El conocimiento de las humanidades contribuye a nuestra realización como personas. No niego que disfrutar de la literatura, de la historia o de la filosofía supone una de las grandes fuentes de placer que los humanos podemos experimentar, ni que ese disfrute, como muchos otros, requiera un cierto entrenamiento cuyas penalidades no dejan adivinar a veces las delicias que se ocultan tras ellas. Pero conozco a muchísimas personas que nos dedicamos a estos temas y puedo asegurar que no somos, en media, ni un poquitín menos imbéciles en nuestra vida privada y pública que los que no tienen la suerte de hacer de ese disfrute la parte principal de su trabajo, ni somos tampoco más felices, en el fondo, que el resto de quienes gozan de un nivel económico y social parecido al nuestro. Y tampoco sé de mucha gente para la que haber recibido a regañadientes nada más que un pequeño barniz humanístico en el colegio o en el instituto haya supuesto la condena a una vida de miserable infelicidad y alienación, que se habría evitado con unas pocas lecturas más de Kant, de Homero o de Rousseau.

La enseñanza de las humanidades hace que tengamos una ciudadanía más crítica, y por eso la quieren eliminar, sustituyéndola por saberes economicistas. Quizá me falle la memoria, pero juraría que la mayor parte de lo que se estudia en la primaria, la secundaria y el bachillerato son (tal vez en un sentido laxo) “humanidades”, además de que las asignaturas “de ciencias” son enseñadas en general como “cultura científica” o como meros “saberes teóricos”. Vamos, que no recuerdo de mis muchos años de estudiante ni de profesor que en la escuela (ni en la universidad, salvo excepciones) se enseñe “a ganar dinero”, ni siquiera a gastarlo.

En particular, durante décadas hemos tenido en España, en comparación con otros países, una cantidad no pequeña de asignaturas filosóficas (cantidad que la malhadada ley Wert se ha esforzado a conciencia en cercenar); y también creo recordar que nuestro país es uno de los que tienen una mayor proporción de titulados en Filosofía; si fuese verdad que la enseñanza de estas materias contribuye de manera decisiva a tener ciudadanos reflexivos y críticos más que consumidores pasivos o simples adoradores del dinero, la población española actual debería ser la menos consumista del planeta, y estar abarrotando las bibliotecas y librerías, algo que me parece que no sucede. Quizá resulte que hemos tenido muchas horas para enseñar a los jóvenes lengua, literatura, historia, filosofía, etcétera, pero lo hemos hecho tan rematadamente mal que la gran mayoría de ellos se ha aburrido. Y esta posibilidad también me hace no tener muy claro que dedicar simplemente más horas a esas materias fuese a mejorar mucho la situación.

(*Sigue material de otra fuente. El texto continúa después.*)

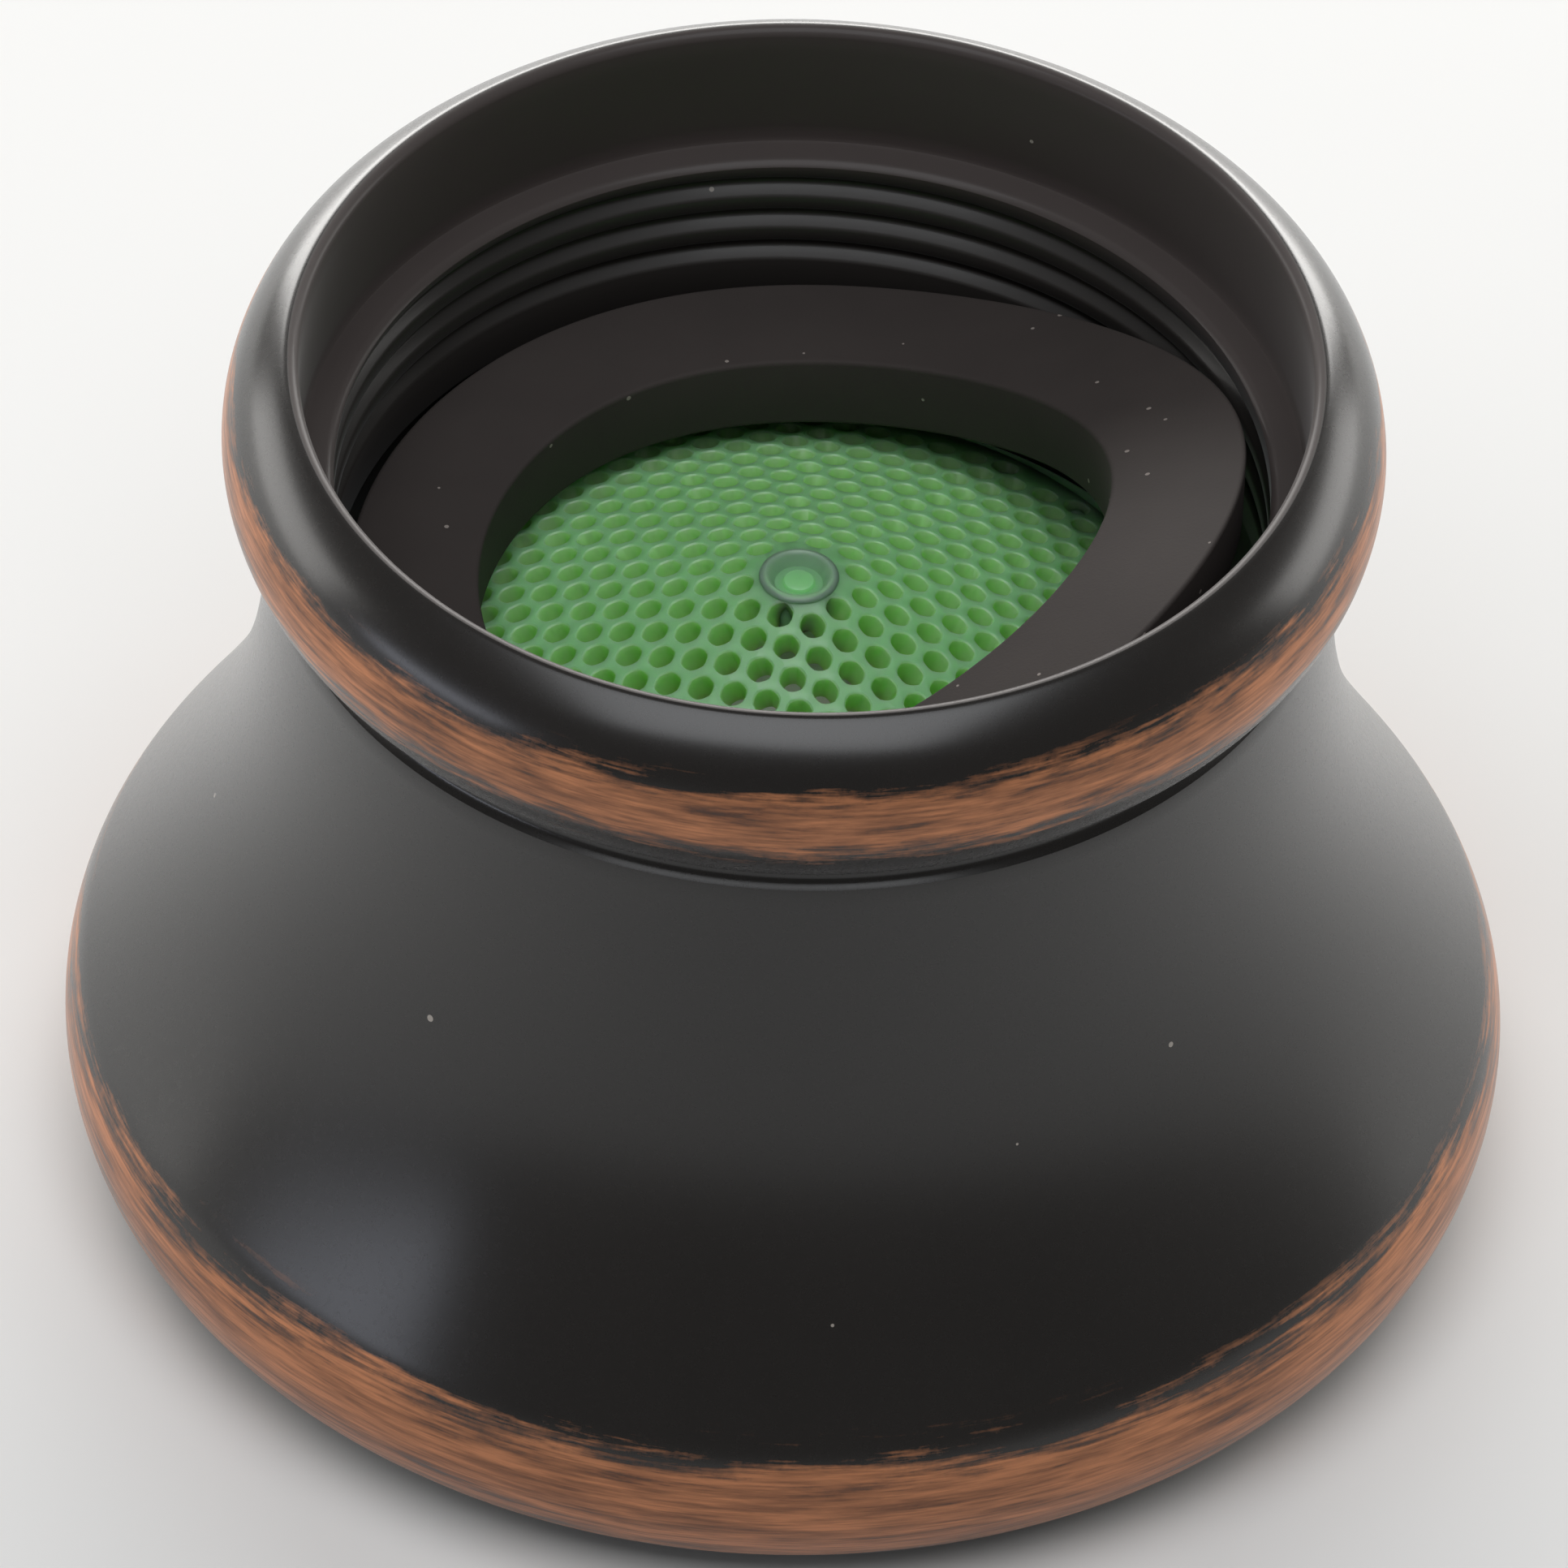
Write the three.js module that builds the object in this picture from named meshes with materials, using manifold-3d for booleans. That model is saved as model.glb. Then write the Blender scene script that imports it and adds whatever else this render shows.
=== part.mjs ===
// A faucet aerator: a pot-shaped metal housing with a female thread in its mouth, a loose rubber washer
// lying tilted in it, and the plastic cartridge under the washer: a perforated strainer cone, a flow
// regulator with its O-ring, a jet plate, two mixing screens and an outlet grille, all in one shell.
// Millimetres, +Z up, origin at the centre of the ring that the housing stands on.
import * as THREE from "three";
import { mergeVertices } from "three/addons/utils/BufferGeometryUtils.js";
import Module from "manifold-3d";

const wasm = await Module();
wasm.setup();

// Driving dimensions.
const GAP = 0.3; // clearance kept between pieces that touch on the real object
const ROUND = 60; // sides of the large turned pieces
const SMALL_ROUND = 40; // sides of the pieces inside the cartridge

// Housing, outside.
const REST_RING_INNER = 11.8;
const FOOT_CORNER_RADIUS = 3.2; // quarter-round from the rest ring up to the belly
const BELLY_RADIUS = 16.47;
const NECK_RADIUS = 11.62;
const NECK_BOTTOM_Z = 18.0;
const BEAD_TUBE_RADIUS = 2.52; // rolled rim
const BEAD_CENTRE_RADIUS = 10.38;
const BEAD_CENTRE_Z = 20.5;

// Housing, inside.
const MOUTH_RADIUS = 11.2; // smooth lead-in above the thread
const MOUTH_EDGE_Z = 22.45;
const SHOULDER_Z = 19.5; // the lead-in ends on this shoulder
const THREAD_ROOT_RADIUS = 10.92; // 55/64-27 UNS, female
const THREAD_CREST_RADIUS = 10.41;
const THREAD_PITCH = 0.941;
const THREAD_TURNS = 3;
const THREAD_FADE_TURNS = 0.2; // the groove runs out over this much of a turn at each end
const THREAD_START_ANGLE = THREE.MathUtils.degToRad(120);
const THREAD_FIRST_Z = 16.1;
const THREAD_ZONE_BOTTOM_Z = 15.5;
const BORE_RADIUS = 10.7; // room for the cartridge
const LEDGE_TOP_Z = 3.0; // the cartridge stands on this ledge
const LEDGE_BOTTOM_Z = 1.7;
const OUTLET_RADIUS = 8.4;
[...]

La educación no debe tener como objetivo la empleabilidad, y por eso el Estado debe crear muchísimos más empleos para los titulados en humanidades. En fin, pienso que esta falacia se comenta ella sola.

Como decía más arriba, la denuncia de estos malos argumentos no implica ni mucho menos que esté en contra de la enseñanza de las humanidades, ¡ni mucho menos! Pero creo que quienes las tenemos como profesión deberíamos afinar bastante más las razones por las que tienen que defenderse, y las condiciones en las que su enseñanza tendrá los efectos más deseables. Quede este asunto para otra ocasión.

Jesús Zamora Bonilla es decano de la facultad de Filosofía de la UNED.